Non ci sarà alcuna corsa al federalismo per il semplice fatto che il federalismo c’è già e non brilla certo per risultati entusiasmanti. C’è da supporre semmai, che a furia di reclamare maggiore autonomia non resterà nient’altro da chiedere. Di concessione in concessione, si giungerà al punto di non ritorno. Quando nient’altro sarà esigibile, più niente contendibile, i richiedenti resteranno con un pugno di mosche in mano. Presto o tardi l’opinione pubblica comprenderà che il tentativo di costituire vicereami e zone riservate di caccia e di influenza, è, oltre che improvvido, del tutto pernicioso.

Le vicende catalane segnalano peraltro che le ambizioni localistiche sono un vero azzardo, dato che l’Europa ha bocciato a chiare lettere il principio di autodeterminazione rivendicato da Puidgemont e soci a Barcellona.
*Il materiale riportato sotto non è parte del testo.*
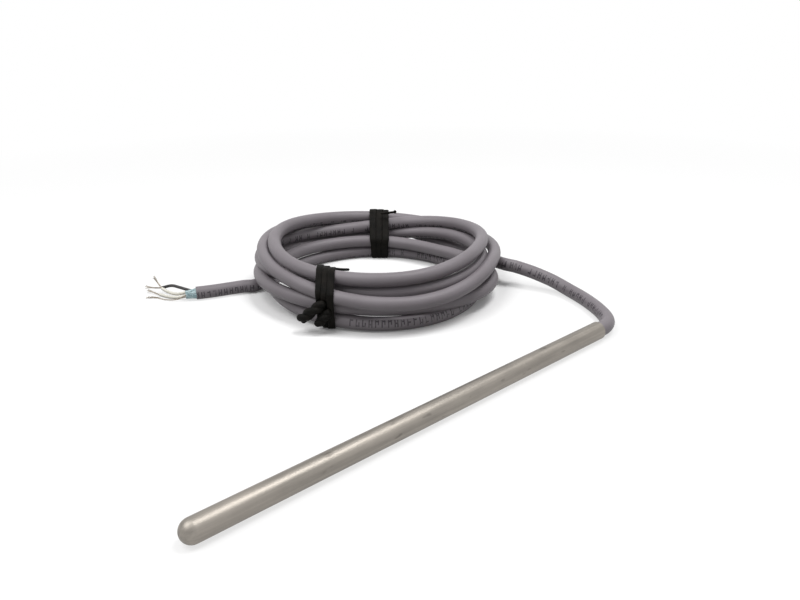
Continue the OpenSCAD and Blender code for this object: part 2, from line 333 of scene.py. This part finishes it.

Anche l’Italia rischia di finire ulteriormente indebolita dalle crescenti spinte centrifughe, spesso alimentate anche da un certo scontento per un’Unione deludente?

L’opinione pubblica italiana è meno ostile all’Europa di quanto non lo sia oggi quella di altri Paesi. Nonostante le tante delusioni raccolte finora, il popolo italiano resta nel complesso europeista nonostante le frammentazioni locali. Resta però ben inteso che gli italiani si attendono una svolta, che può venire soltanto a partire dalle nostre istituzioni. Un’Europa finalmente forte nella sua dimensione etico- politica, costituita da Stati forti e saldi capaci di dar vita a un tutto armonico, sarebbe il migliore scudo contro la polverizzazione.